Plan to Foil Cybersquatters Backed

The Cabinet on Tuesday approved a proposal by the Economic Development and Trade Ministry to eliminate the link between registration of brands and Internet domain names, making it easier for companies in Russia to defend themselves against cybersquatters.

The proposal one of several by the ministry that were approved. The proposals were backed "without criticism," Deputy Economic Development and Trade Minister Andrei Klepach told a news briefing after the Cabinet meeting, Interfax reported.

Under the amendment, in Part 4 of the Civil Code, the registration of trademarks cannot be refused on the grounds that an identical domain name already exists. The amendment does not, however, actually prevent cybersquatting, the widespread practice of registering domain names to sell them on at a profit.

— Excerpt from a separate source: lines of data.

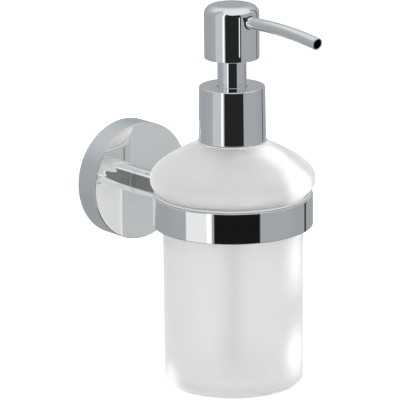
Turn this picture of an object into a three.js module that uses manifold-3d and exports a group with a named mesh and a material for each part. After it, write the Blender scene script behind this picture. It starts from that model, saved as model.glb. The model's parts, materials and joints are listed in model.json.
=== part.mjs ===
// Wall mounted soap dispenser: a chromed wall holder, a frosted glass bottle and a lotion pump.
//
// Millimetres, +Z up. The wall is the plane y = 0 and the object stands out from it towards -Y.
// The origin is the centre of the wall bracket's back face, at the height of the arm, which is
// also the height of the holder ring's middle. The bottle's axis is vertical, at y = -REACH.
import * as THREE from 'three';
import { mergeVertices } from 'three/addons/utils/BufferGeometryUtils.js';
import Module from 'manifold-3d';

const wasm = await Module();
wasm.setup();

// ---------------------------------------------------------------- driving dimensions

const REACH = 78.3; // wall to the bottle's axis
const GAP = 0.1; // between fixed pieces that meet face to face
const FIT = 0.2; // between pieces that sit inside one another
const CLEAR = 0.15; // round a screw in its hole
const PAST = 1; // how far a cutting tool reaches beyond what it cuts

const ROSETTE = { radius: 27.75, depth: 12.7, skirt: 2.2, face: 2.5, bevel: 0.4, screwHole: 2.8 };
const BRACKET = { radius: 21, depth: 5, recessRadius: 15.5, recessDepth: 1.2, bevel: 1 };
const WALL_FIXING = {
  height: 10, // above and below the origin
  shank: 1.75,
  head: 3.4,
  headDepth: 1.7,
  end: 19, // depth of the screw's tip behind the wall's face
  plugRadius: 2.5,
  plugBore: 1.95,
  plugStart: 2.5,
  plugEnd: 19.5,
  plugBevel: 0.4,
  plugSlot: 0.8,
  plugCollar: 4, // length of the plug that isn't slotted
  cross: 0.8, // width of the cross recess
  crossDepth: 1.2,
};
const GRUB = { radius: 1.95, length: 6.2, key: 1.1, keyDepth: 2.2, y: -2.6 };
const ARM = { radius: 6.6, thread: 2.55, rosetteThread: 12, ringThread: 14 }; // and its holes
const ARM_SCREW = { shank: 2.35, head: 4.6, headDepth: 2.6, length: 11, key: 1.6, keyDepth: 1.4 };
const ARM_WASHER = { inner: 2.6, outer: 5.6, thickness: 1 };
const RING = { outer: 36.5, inner: 34, height: 14.1, bevel: 0.35 };
const RING_SCREW = { shank: 2.35, head: 4.4, headDepth: 2.05, length: 12.5, slot: 0.9 };
const LINER = {
  inner: 32.35,
  outer: 33.75,
  lipOuter: 35.5,
  lipTop: 8,
  lipEdge: 0.25,
  seat: 34.5, // inner radius of the lip's top
  throat: 33.3, // inner radius level with the ring's top
  straightTop: 3.2, // where the bore starts to widen
};

const BOTTLE = {
  radius: 32,
  wall: 2.2,
  bottom: -81.8,
  base: 6,
  cornerRadius: 3.6,
  innerCorner: 5,
  pushUp: 1, // hollow under the base
  footWidth: 5, // of the flat ring that it stands on
  footSlope: 2, // width of the slope up to the hollow
  straightTop: 3.2,
  waist: 7, // height where the bulge starts, at the liner's throat
  waistRadius: 32.9,
  bulgeRadius: 37.7,
  bulgeHeight: 14.4,
  shoulderRadius: 16.2,
  landHeight: 31.3,
  neckOuter: 11.3,
  neckBore: 9.2,
  neckTop: 41,
};
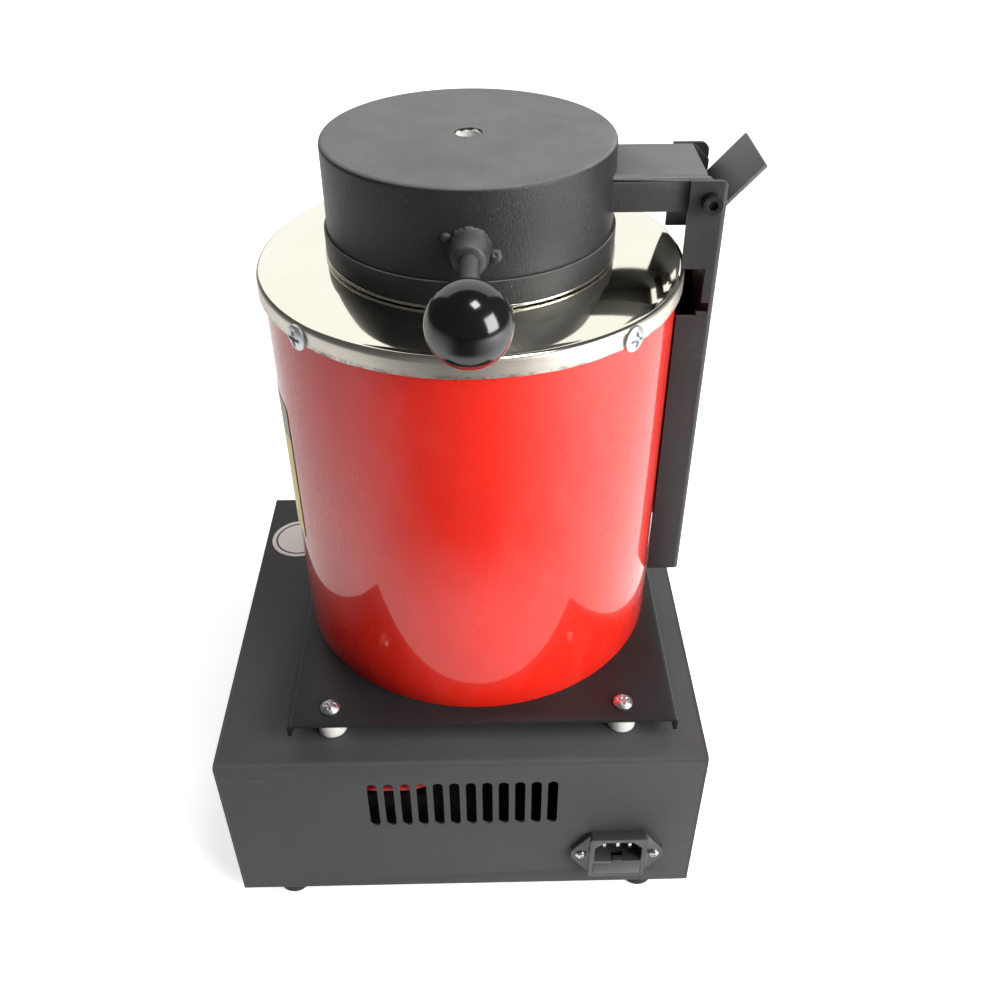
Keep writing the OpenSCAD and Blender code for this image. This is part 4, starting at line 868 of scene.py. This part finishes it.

"This is a welcome development because it addressed one of the concerns of intellectual property advocates," Eugene Arievich, a partner at law firm Baker & McKenzie, said by telephone Tuesday. "But it only partially solves the problems [with cybersquatters] because it only addressed the issue of trademark and domain registration."

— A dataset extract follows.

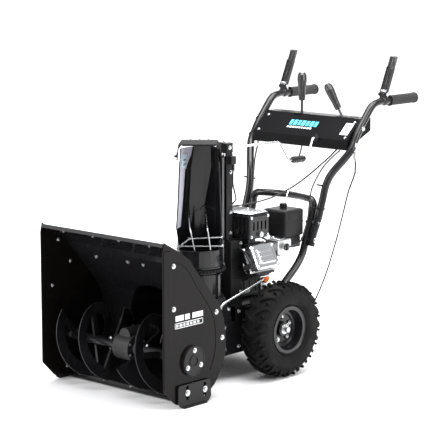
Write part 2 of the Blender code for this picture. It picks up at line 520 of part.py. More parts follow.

To put an end to the activities of cybersquatters would require additional provisions in the Civil Code, as well as an overhaul of case laws on the issue, Arievich said.

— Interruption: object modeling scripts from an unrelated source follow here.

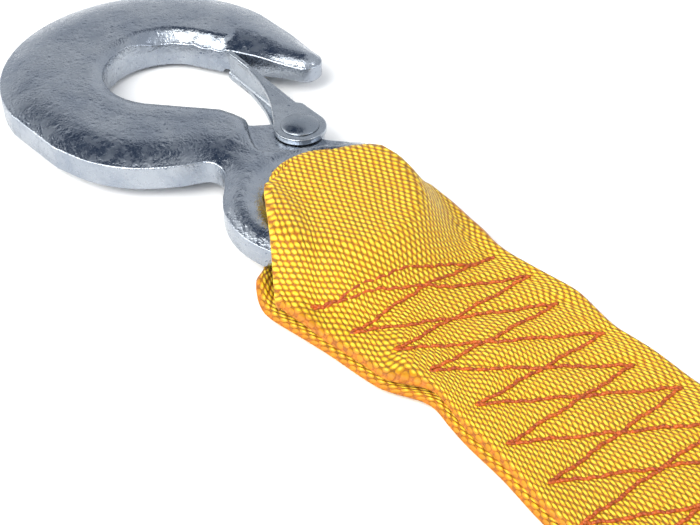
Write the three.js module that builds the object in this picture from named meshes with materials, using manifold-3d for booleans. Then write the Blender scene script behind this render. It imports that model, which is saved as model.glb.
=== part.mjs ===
// Tow strap: a yellow webbing strap with a forged slip hook and spring latch at each end.
// Millimetres, +Z up. The strap runs along X and lies on the plane z = 0. Its spare length
// is one roll in the middle, and the origin is below the roll's centre.
import * as THREE from 'three';
import { mergeVertices } from 'three/addons/utils/BufferGeometryUtils.js';
import Module from 'manifold-3d';

const wasm = await Module();
wasm.setup();

// Webbing
const WEB_WIDTH = 50;
const WEB_THICKNESS = 2.4;
const STRAP_LENGTH = 4000;
const CLEARANCE = 0.3;

// Roll of spare webbing, and the distance from its centre to each hook's eye
const ROLL_BORE_RADIUS = 14;
const ROLL_SIDES = 36;
const TURN_GROOVE = 0.8;
const ROLL_UNEVEN = 0.8;
const EYE_TO_ROLL = 250;

// Sewn end of the strap, measured from the eye's centre
const TAIL_END = 150;
const SEWN_FROM = 48;
const SEAT_CLEARANCE = 0.6;
const FOLD_ANGLE = THREE.MathUtils.degToRad(75);
const FOLD_DEPTH = 4.5;
const FLARE_START = 4;
const FLARE_LENGTH = 22;

// Second end's way down from the side of the roll to the floor
const DESCENT_ANGLE = THREE.MathUtils.degToRad(75);
const DESCENT_BEND = 25;
const ROOT_ANGLE = THREE.MathUtils.degToRad(9);

// Sewing thread
const THREAD_WIDTH = 0.9;
const THREAD_THICKNESS = 0.6;
const STITCH_PITCH = 11.2;
const STITCH_SPAN = 38;
const STITCH_START = 24.4;
const STITCH_LEAN = 12.4;
const STITCH_POINTS = 9;

// Hook forging
const EYE_HOLE_RADIUS = 14;
const EYE_OUTER_RADIUS = 23.5;
const EYE_THICKNESS = 8.6;
const EYE_CHAMFER = 2;
const EYE_SIDES = 36;
const HOOK_THICKNESS = 10;
const HOOK_WALL = 6;
const HOOK_BEVEL = 2.6;
const BOWL_CENTRE = new THREE.Vector2(-73, 0.5);
const BOWL_RADIUS = 39.5;
const OPENING_CENTRE = new THREE.Vector2(-68.5, 2.2);
const OPENING_RADIUS = 16.4;
const SADDLE_FLAT = 5;
const TIP_CENTRE = new THREE.Vector2(-50.7, 34.9);
const TIP_RADIUS = 4.4;
const TIP_SLOPE = THREE.MathUtils.degToRad(27.5);
const TIP_FACE_LENGTH = 23;
const NECK_WIDTH = 23;
const LUG_THICKNESS = 4.6;
const LUG_RADIUS = 6;

// Latch of folded sheet steel, and its rivet
const PIVOT = new THREE.Vector2(-24.8, 12.7);
const LATCH_SHEET = 1.6;
const LATCH_EAR_RADIUS = 6.6;
const LATCH_TIP_WIDTH = 2.6;
const LATCH_WEB_START = 9;
const LATCH_HEADING = THREE.MathUtils.degToRad(175);
const RIVET_RADIUS = 2.5;
const RIVET_HEAD_RADIUS = 5;
const RIVET_HEAD_HEIGHT = 2;

// Colours
const WEBBING_YELLOW = 0xdca81c;
const THREAD_ORANGE = 0xc2541a;
const ZINC_GREY = 0xb4bcc4;

// Worked-out sizes
const eyeHalf = EYE_THICKNESS / 2;
const hookHalf = HOOK_THICKNESS / 2;
const lowerLayer = WEB_THICKNESS / 2;
const upperLayer = lowerLayer + WEB_THICKNESS + CLEARANCE;
const eyeHeight = WEB_THICKNESS + SEAT_CLEARANCE + eyeHalf;
const bowlReach = BOWL_RADIUS - HOOK_BEVEL - BOWL_CENTRE.x;
const hookTilt = Math.asin(eyeHeight / Math.hypot(bowlReach, hookHalf)) - Math.atan(hookHalf / bowlReach);
const eyeTop = eyeHeight + eyeHalf + Math.sin(hookTilt) * EYE_OUTER_RADIUS;
const crestLayer = eyeTop + CLEARANCE + WEB_THICKNESS / 2;
const layerPitch = WEB_THICKNESS + CLEARANCE;
const rolledLength = STRAP_LENGTH - 2 * EYE_TO_ROLL;
const rollRadius = Math.sqrt(ROLL_BORE_RADIUS ** 2 + rolledLength * layerPitch / Math.PI);
const earInside = LUG_THICKNESS / 2 + CLEARANCE;
const earOutside = earInside + LATCH_SHEET;

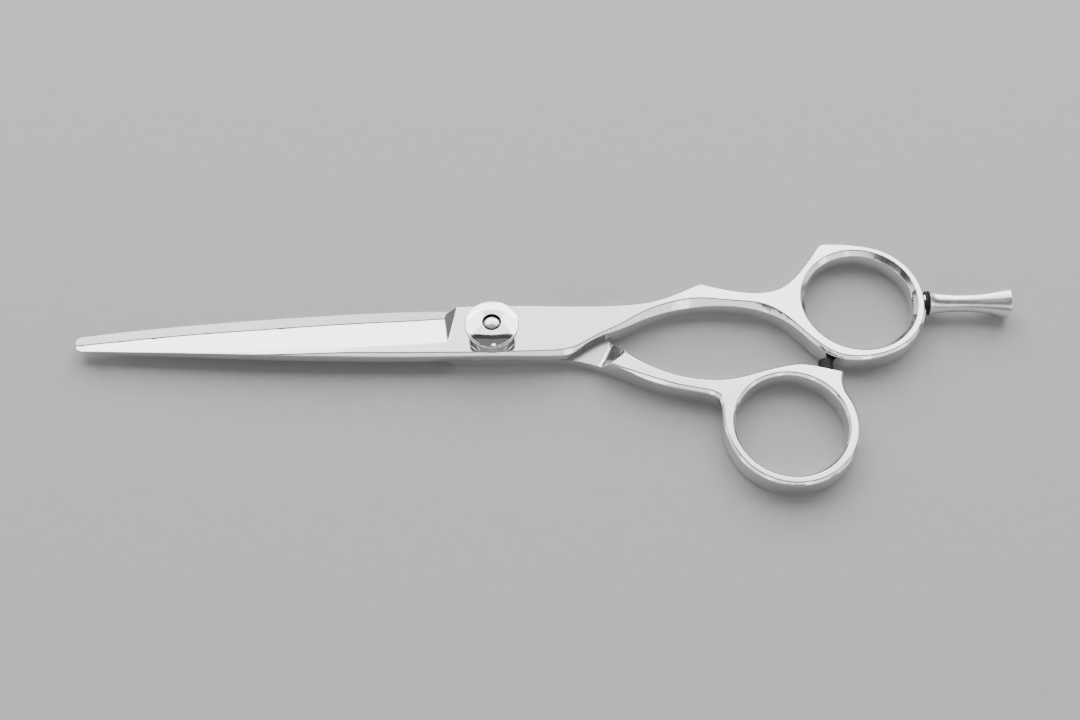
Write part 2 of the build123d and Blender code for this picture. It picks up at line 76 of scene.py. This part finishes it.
def add_camera():
    data = bpy.data.cameras.new("camera")
    data.lens = CAMERA_LENS_MM
    data.sensor_width = 36.0
    data.clip_start = 0.01
    camera = bpy.data.objects.new("camera", data)
    bpy.context.scene.collection.objects.link(camera)
    back = Vector((0, -math.cos(CAMERA_ELEVATION), math.sin(CAMERA_ELEVATION)))
    camera.location = aim + back * CAMERA_DISTANCE
    camera.rotation_euler = (math.pi / 2 - CAMERA_ELEVATION, 0, 0)
    bpy.context.scene.camera = camera


def softbox(name, azimuth, elevation, distance, width, height, radiance):
    """An area light that faces the aim point. Azimuth 0 is on the camera's side, 180 beyond the shears."""
    a, e = math.radians(azimuth), math.radians(elevation)
    direction = Vector((math.sin(a) * math.cos(e), -math.cos(a) * math.cos(e), math.sin(e)))
    data = bpy.data.lights.new(name, "AREA")
    data.shape = "RECTANGLE"
    data.size = width
    data.size_y = height
    data.energy = 4 * width * height * radiance
    light = bpy.data.objects.new(name, data)
    bpy.context.scene.collection.objects.link(light)
    light.location = aim + direction * distance
    light.rotation_euler = direction.to_track_quat("Z", "Y").to_euler()


def add_lights():
    # The flats mirror the light from 60 degrees beyond the shears, and the ground face the light
    # from 27 degrees. The bevels mirror the row of strips that runs round the camera's side, lower
    # and lower towards the sides. Rounded edges mirror the dim panel overhead.
    softbox("back_softbox", 180, 58, 0.9, 1.7, 0.62, 2.2)
    softbox("low_back_softbox", 180, 28, 1.0, 1.7, 0.40, 4.2)
    softbox("front_strip", 0, 31, 1.0, 1.0, 0.24, 1.3)
    for side in (-1, 1):
        softbox(f"near_strip_{side}", side * 46, 24, 1.0, 0.85, 0.34, 1.3)
        softbox(f"side_strip_{side}", side * 84, 15, 1.0, 0.85, 0.40, 1.0)
        softbox(f"far_strip_{side}", side * 122, 9, 1.0, 0.80, 0.30, 0.8)
        softbox(f"side_softbox_{side}", side * 140, 45, 1.1, 0.7, 0.6, 1.3)
    softbox("overhead_panel", 0, 72, 1.0, 1.3, 0.75, 0.12)
    softbox("window", 8, 79, 0.9, 0.09, 0.063, 3.0)
    world = bpy.data.worlds.new("studio")
    world.use_nodes = True
    background = world.node_tree.nodes["Background"]
    background.inputs["Color"].default_value = (0.52, 0.48, 0.44, 1)
    background.inputs["Strength"].default_value = 0.14
    bpy.context.scene.world = world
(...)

Cybersquatters usually adopt domain names likely to be used by well-known brands, denying genuine companies the ability to use such domain names to promote their product.

Companies can be faced with having to pay anything from $500 to $100,000 to get their preferred domain name, Arievich said. Litigation costs even more because, unlike in the West, there is no quick and inexpensive way to resolve the problem here, he said.

"The only recourse is to the courts, usually the arbitration courts, and this can cost from $5,000 to $50,000," he said.

The amended law on intellectual property, which forms Part 4 of the Civil Code, came into effect earlier this year and was widely expected to grant protection to brand names.

Cybersquatters, however, are expected to continue to exploit loopholes in the law to obstruct any foreign company from registering domain names, analysts said.

Mikhail Chekanov, head of marketing at Rambler Media, said cybersquatters have registered all the imaginable .ru names for resale.

Chekanov said, however, that the effects of cybersquatting were exaggerated, as for small businesses, advertising and good product positioning remain the most important things.

Andrei Vorobyov, head of communications at Ru-Center, the body authorized to register .ru domain names, said the new law had already reduced the incidence of cybersquatting by 50 percent since its introduction in January.

However, around 10 percent of the 1.4 million registered .ru domain names still belong to squatters, Vorobyov said.

"To some, cybersquatting is a very lucrative business," Vorobyov said. "An interior designer who registered the for $100 a few years ago sold it recently for $50,000."